By Daniel Hunter
Consumer confidence remained steady in November, according to the latest GfK Consumer Confidence Index.
The index score is calculated by focusing of five key indicators. Gfk said two of these remained steady, two fell and one grew strongly.
Confidence over personal finances over the past 12 months remained the same, as did confidence over the general economic situation in the last 12 months.
But consumers were less confident about those indicators looking forward to the next 12 months - both falling by two points.
However, there was a five point rise in confidence over major purchases like furniture, cars or expensive electrical goods.
The lack of growth, and fall in two indicators, perhaps paint a gloomy picture of consumer confidence. But it is much stronger than this time last time.

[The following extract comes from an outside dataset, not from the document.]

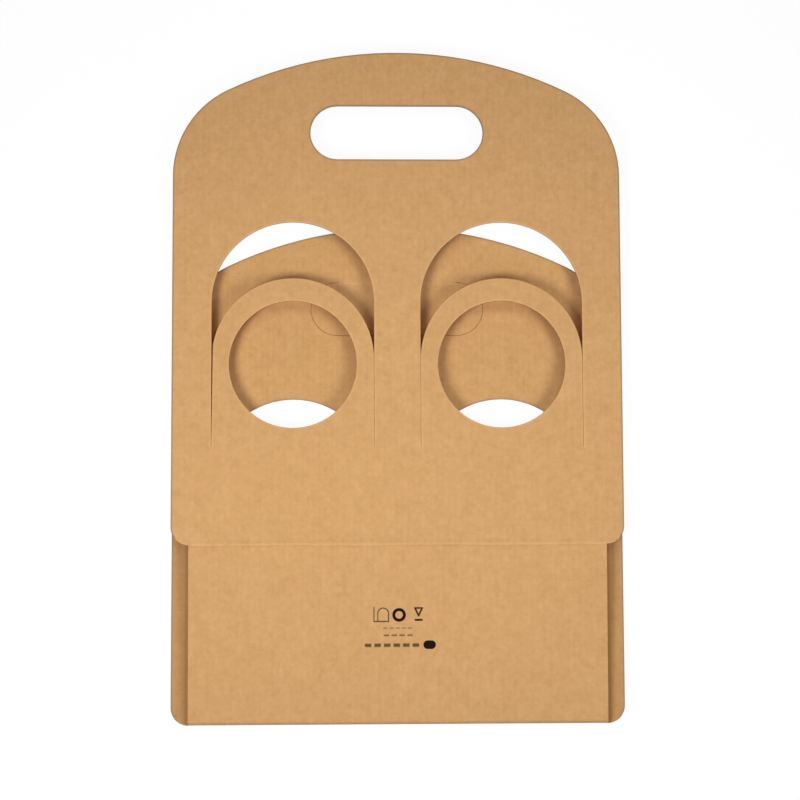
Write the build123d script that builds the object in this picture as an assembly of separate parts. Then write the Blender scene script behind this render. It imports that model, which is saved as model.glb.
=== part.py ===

The overall index score is 10 points higher than it was in November 2013, while the five key indicators are up by 10, six, 20, one and 13 points, respectively.
Nick Moon, Managing Director of Social Research at GfK, said: “This is the eighth month in a row that the Index has stood within two points either way of -1. We are clearly in very different territory to the period between April 2013 and June 2014 when there was a dramatic overall rise. Sluggishness like this has happened before, most notably from July 2011 to October 2012, so it is quite possible this flat period will continue for some time longer. Were it the same length as the last one this flat period would go on right up till the election.
The Government will be hoping to go into the General Election on a rising tide, and there is clearly scope for this: since the Index began in 1974 we have seen scores of +10 or higher on several occasions. But unless the public gets another burst of good economic news it’s hard to see this happening anytime soon.”